El primero es que aquel día me enteré de lo que era un “ensayo”,
pues Luis Miguel, mi pedante compañero de clase, salió diciendo muy ufano que
él había optado por esa modalidad para exponer lo que fuere. Como le preguntara
yo por el significado de tal planteamiento, me lo explicó con toda suerte de detalles,
ejemplos y orgullo-aumentador-de-volumen-torácico. Entonces me quedaron claras
dos cosas: que yo palmaba, y que mi compañero había logrado superar sus ya de
por sí altas dosis de pedantería militante; por ese orden.
El segundo fue el lote de regalos que nos fueron entregados
a todos que allí acudimos por el solo hecho de haber sido seleccionados en la
fase inicial. Los recuerdo con abrumadora nitidez. Constaba de una botella de
tónica Finley de naranja, un bolígrafo tipo Bic, pero blanco y con la enseña de
la bebida en cuestión, un llavero con similares referencias y, el pelotazo del
momento: un libro de la colección Austral, que se podía escoger entre cuatro. El
que yo elegí fue el primer libro que yo tuve en mi casa que no fuera un regalo
de mis allegados, o sea, obtenido por mis medios: el Lazarillo de Tormes, que acabé leyendo tiempo después, ya en el BUP.

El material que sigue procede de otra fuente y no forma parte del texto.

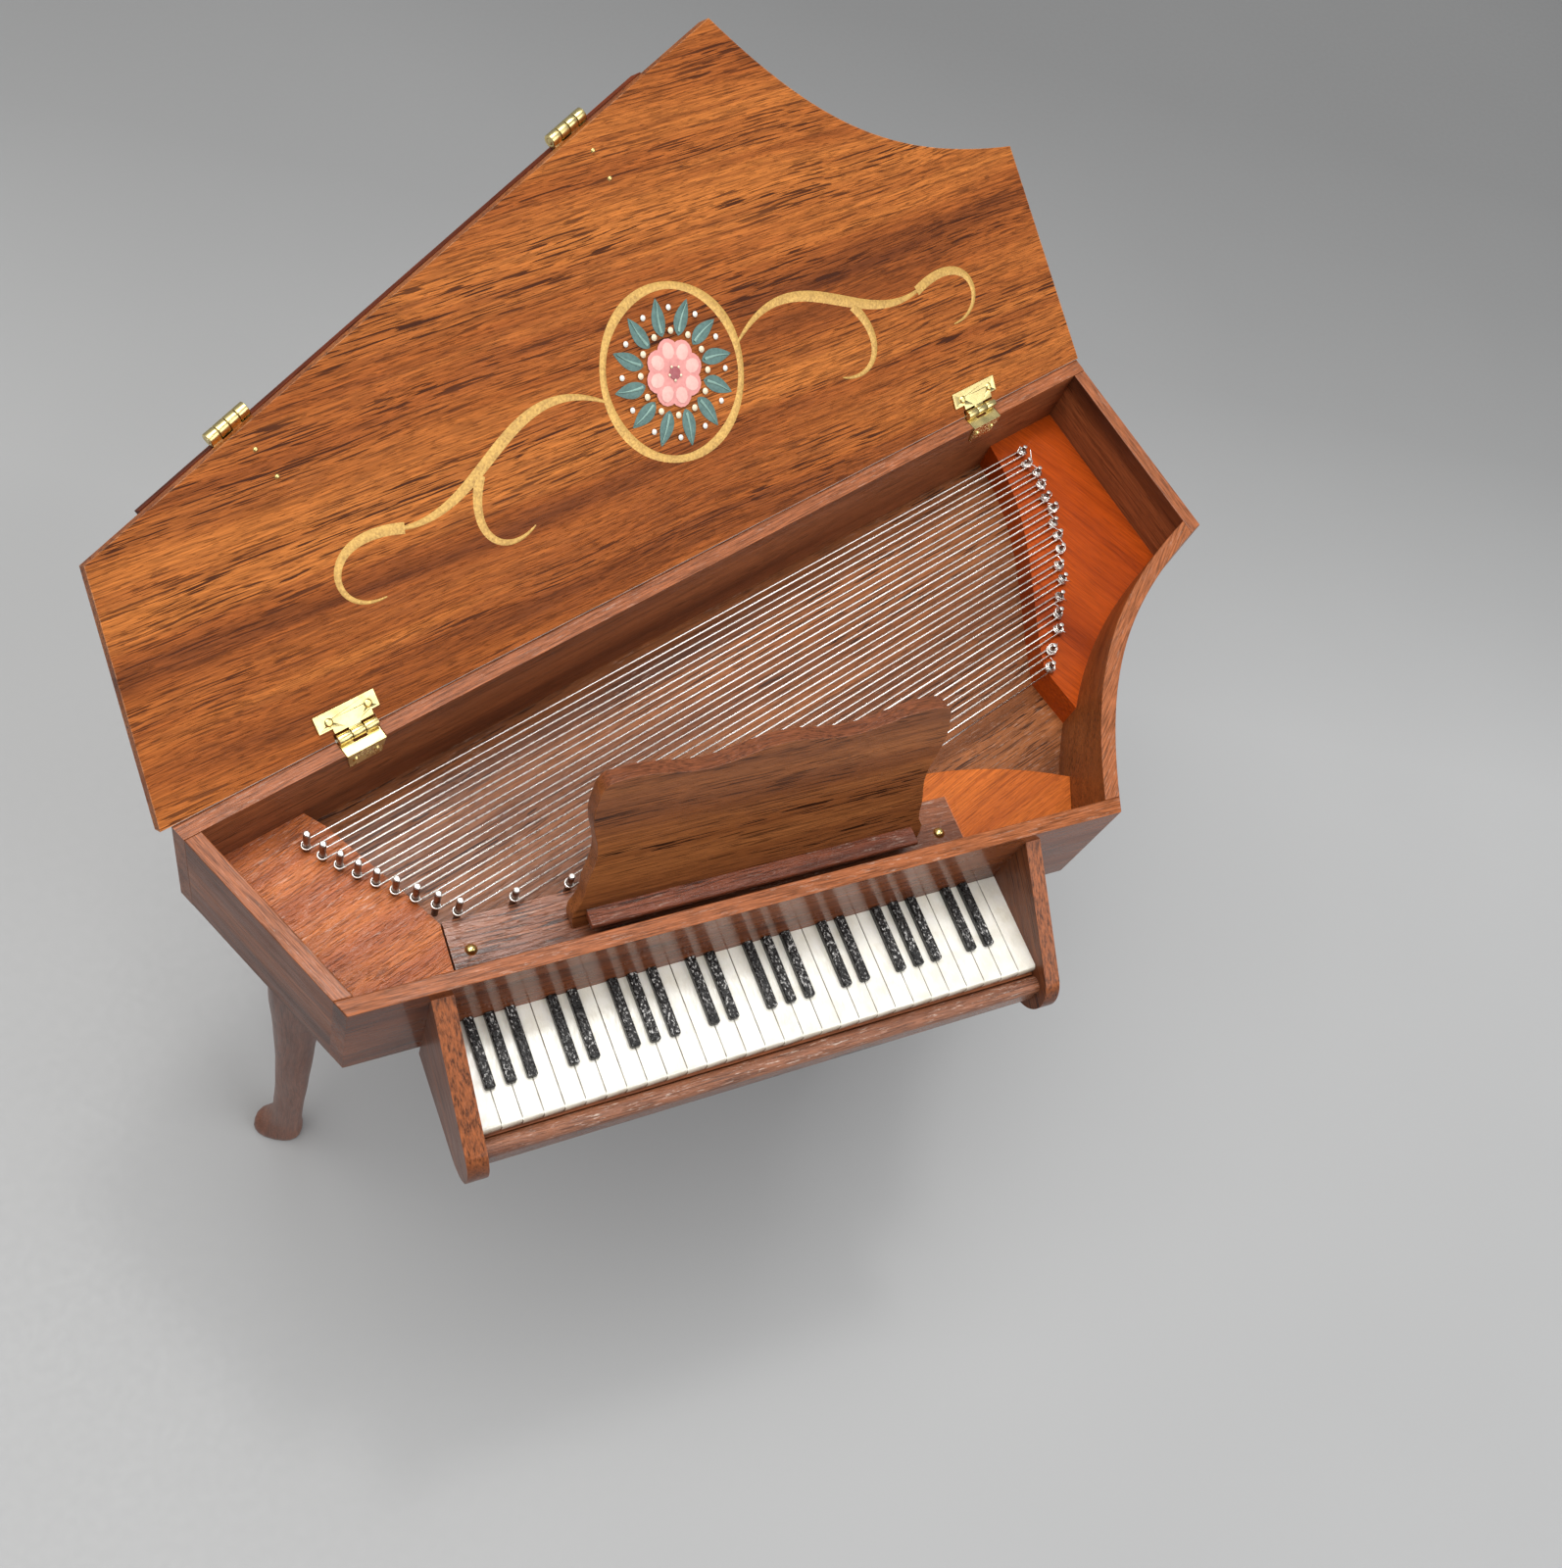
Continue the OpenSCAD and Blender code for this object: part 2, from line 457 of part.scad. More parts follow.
module lid_leaf_nails() color(brass) opened() for (h = spine_hinges, dx = [-2.1, 1.87]) spine_frame()
  translate([h + dx, -hq - u(0.93), lid_z - leaf_t]) {
    cylinder(r = 0.15, h = 1.3, $fn = 24);
    translate([0, 0, -0.15]) cylinder(r1 = 0.26, r2 = 0.42, h = 0.15, $fn = 32);
  }

// flap hinges: four knuckles, alternately on the lid and the flap
fbarrel = u(2.2);
fk = (fbarrel - 0.24)/4;
fr = 0.625;
module flap_knuckle(i, bore) translate([-fbarrel/2 + i*(fk + 0.08), fy, fz]) rotate([0, 90, 0]) difference() {
  cylinder(r = fr, h = fk, $fn = 40);
  translate([0, 0, -1]) cylinder(r = bore, h = fk + 2, $fn = 32);
}
flap_pin_r = 0.3;
module flap_leaf(z0, y1, ks, bore, nails) for (x = flap_hinges) translate([x, 0, 0]) difference() {
  union() {
    for (i = ks) flap_knuckle(i, bore);
    for (i = ks) translate([-fbarrel/2 + i*(fk + 0.08), fy + 0.42, z0]) cube([fk, 0.7, leaf_t]);
    translate([-fbarrel/2, 0.07, z0]) cube([fbarrel, y1 - 0.07, leaf_t]);
  }
  for (n = nails) translate([n[0], n[1], z0 - 1]) cylinder(r = 0.2, h = 2, $fn = 24);
}
module flap_hinge_lid_leaves() color(brass) opened()
  flap_leaf(top_z, u(2.95), [0, 2], flap_pin_r + 0.01, [[0, u(1)], [0, u(2.4)]]);
module flap_hinge_flap_leaves() color(brass) opened()
  flap_leaf(fz + flap_gap - leaf_t, 4.2, [1, 3], flap_pin_r + 0.05, [[-1.35, 2.9], [1.35, 2.9]]);
module flap_hinge_pins() color(brass) opened() for (x = flap_hinges)
  translate([x - fbarrel/2, fy, fz]) rotate([0, 90, 0]) cylinder(r = flap_pin_r, h = fbarrel, $fn = 32);
module lid_flap_nails() color(brass) opened() for (x = flap_hinges, y = [u(1), u(2.4)]) translate([x, y, 0]) {
  translate([0, 0, lid_z]) cylinder(r = 0.18, h = top_z - lid_z + leaf_t, $fn = 24);
  // point bent flush on the inner face
  translate([0, 0, lid_z - 0.16]) cylinder(r1 = 0.1, r2 = 0.18, h = 0.16, $fn = 24);
  translate([0, 0, top_z + leaf_t]) cylinder(r1 = 0.36, r2 = 0.28, h = 0.1, $fn = 32);
}
module flap_nails() color(brass) opened() for (x = flap_hinges, dx = [-1.35, 1.35]) translate([x + dx, 2.9, 0]) {
  translate([0, 0, fz + flap_gap - leaf_t]) cylinder(r = 0.18, h = leaf_t + 1.1, $fn = 24);
  translate([0, 0, fz + flap_gap - leaf_t - 0.1]) cylinder(r1 = 0.28, r2 = 0.36, h = 0.1, $fn = 32);
}

placed() bottom_board();
placed() soundboard();
placed() spine();
placed() left_wall();
placed() front_wall();
placed() bentside();
placed() tail_wall();
placed() wrest_plank();
placed() front_plank();
placed() plank_nails();
placed() treble_board();
placed() hitchpin_block();
placed() tuning_pins();
placed() hitch_pins();
placed() strings();
placed() keybed();
placed() natural_keys();
placed() sharp_keys();
placed() key_slip();
placed() key_cheek_left();
placed() key_cheek_right();
placed() desk_panel();
placed() desk_ledge();
placed() desk_lugs();
placed() desk_brackets();
placed() desk_pivot_pins();
placed() leg_left();
placed() leg_right();
placed() leg_tail();
placed() leg_spine();
placed() main_lid();
placed() keyboard_flap();
placed() lid_hinge_case_leaves();
placed() lid_hinge_pins();
placed() case_leaf_nails();
placed() lid_hinge_lid_leaves();
placed() lid_leaf_nails();
placed() flap_hinge_lid_leaves();
placed() flap_hinge_flap_leaves();
placed() flap_hinge_pins();
placed() lid_flap_nails();
placed() flap_nails();
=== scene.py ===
import bpy, bmesh, math, random
from mathutils import Vector, Matrix, Euler


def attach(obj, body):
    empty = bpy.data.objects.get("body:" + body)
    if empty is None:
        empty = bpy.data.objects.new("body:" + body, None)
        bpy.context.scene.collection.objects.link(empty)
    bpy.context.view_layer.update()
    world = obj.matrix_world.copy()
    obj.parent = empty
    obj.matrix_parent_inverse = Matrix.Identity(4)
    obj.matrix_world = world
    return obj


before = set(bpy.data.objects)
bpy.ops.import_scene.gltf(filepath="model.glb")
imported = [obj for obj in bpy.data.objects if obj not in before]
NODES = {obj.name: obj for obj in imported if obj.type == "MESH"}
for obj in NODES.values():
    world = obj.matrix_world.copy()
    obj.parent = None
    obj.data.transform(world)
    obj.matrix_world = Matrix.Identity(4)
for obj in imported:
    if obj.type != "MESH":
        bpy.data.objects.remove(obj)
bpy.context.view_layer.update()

random.seed(7)

# ------------------------------------------------------------------ measures
K = 1.96e-3                                  # one key pitch, metres
T = 1.59e-3                                  # wall stock
ORG = Vector((-45.3018e-3, -30.8473e-3, 69.37e-3))
PA = Vector((-4.748 * K, 10.278 * K)); PS = Vector((50.164 * K, 27.073 * K))
E = (PS - PA).normalized(); N = Vector((E.y, -E.x))
ANG = math.atan2(E.y, E.x)
HQ, HZ = 0.2e-3, 0.4e-3
LID_Z = 0.55e-3


def P(x, y, z=0.0):
    """point in key pitches over the case's front left rim corner, to the row frame"""
    return ORG + Vector((x * K, y * K, z * K))


def SP(a, q, z=0.0):
    """a along the spine and q inward in key pitches, z in metres over the rim"""
    v = PA + E * (a * K) + N * (q * K)
    return ORG + Vector((v.x, v.y, z))


# closed lid to open lid, row frame
_A = Matrix.Translation(ORG + Vector((PA.x, PA.y, 0))) @ Matrix.Rotation(ANG, 4, "Z")
OPEN = _A @ Matrix.Translation((0, -HQ, HZ)) @ Matrix.Rotation(math.radians(-139.5), 4, "X") @ Matrix.Translation((0, HQ, -HZ)) @ _A.inverted()


def lid_pt(a, b, up=0.0):
    """point on the open lid's inner face: a along the spine, b from the hinge, up off the face"""
    return OPEN @ SP(a, b, LID_Z - up)


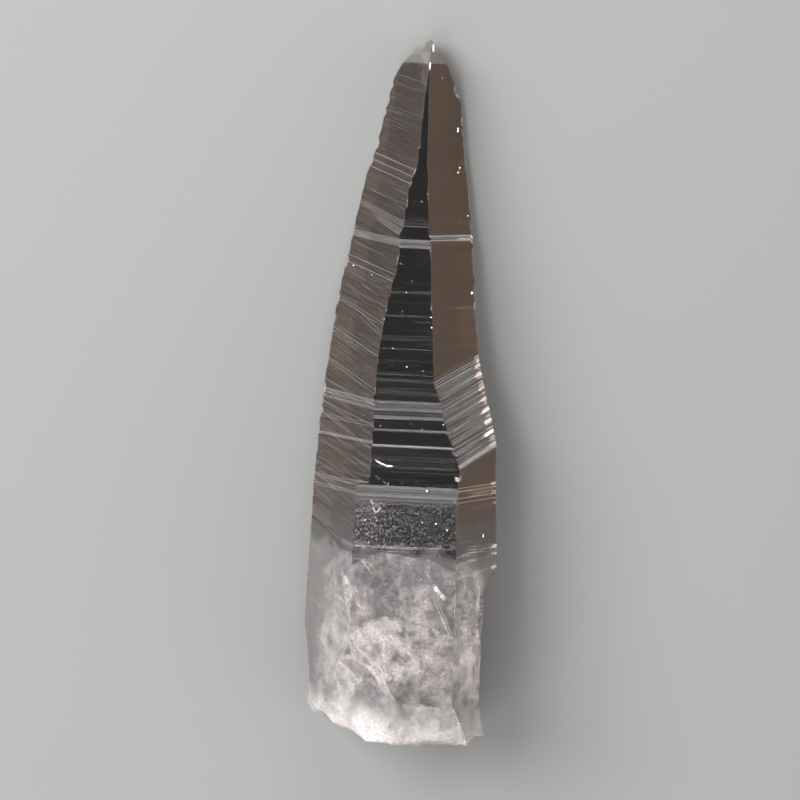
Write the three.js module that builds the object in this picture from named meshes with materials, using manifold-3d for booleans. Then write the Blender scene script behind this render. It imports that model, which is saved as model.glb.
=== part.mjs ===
// A lemurian quartz crystal: one long, clear, tapering point, broken off at its base.
// Millimetres, +Z up. It lies on the flattest of its six long faces, with its point towards +Y.
//
// The crystal is cut from a block in a frame of its own, and laid down at the end. In that frame X is
// across, Y is the height along the crystal's axis, and Z is towards the face that lies uppermost.

import * as THREE from "three";
import { mergeVertices } from "three/addons/utils/BufferGeometryUtils.js";
import Module from "manifold-3d";

const wasm = await Module();
wasm.setup();

// The block that the crystal is cut from runs past both of its ends, and each cut runs past the block.
const BLOCK_BOTTOM = -10;
const BLOCK_TOP = 146;
const BLOCK_HALF_WIDTH = 40;
const CUT_LENGTH = 20; // past each end of the block
const CUT_INNER_MOST = 60; // no nearer the axis than this where a face isn't wanted
const CUT_OUTER = 80;

// Quartz's pyramid faces lean 38.2 degrees from its axis.
const PYRAMID_SLOPE = Math.tan(THREE.MathUtils.degToRad(38.2));

// The face that the crystal lies on is flat from end to end, and comes nearer the axis by this much per mm.
const REST_DISTANCE = 15.5;
const REST_SLOPE = 0.073;

// Rungs are a little ledge each, this high. On some faces they slant, by this much per millimetre across.
const LEDGE_HEIGHT = 0.5;
const LEFT_SLANT = -0.15;
const FLARE_SLANT = 0.26;
const RIGHT_LOWER_SLANT = 0.05;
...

Contentísimo con los regalos, volví a pasar por el suplicio de la vuelta en
coche, sobre las piernas calentitas de la profesora en cuestión, que no pudo
dejar de notar -seguro- que esta vez yo me apreté más contra ella que en el
trayecto de ida. Y, cosa sorprendente, esa vez ni me di tantos golpes en la cabeza,
ni tampoco me mareé. Llegué a casa animadísimo, y con la conciencia de que
había vivido, no sólo una hazaña literaria sin parangón en la historia de la
humanidad, sino que acababa de tener mi aventura erótica más jugosa, de
la que mi fantasía bebería con profusión en los excitantes tiempos venideros.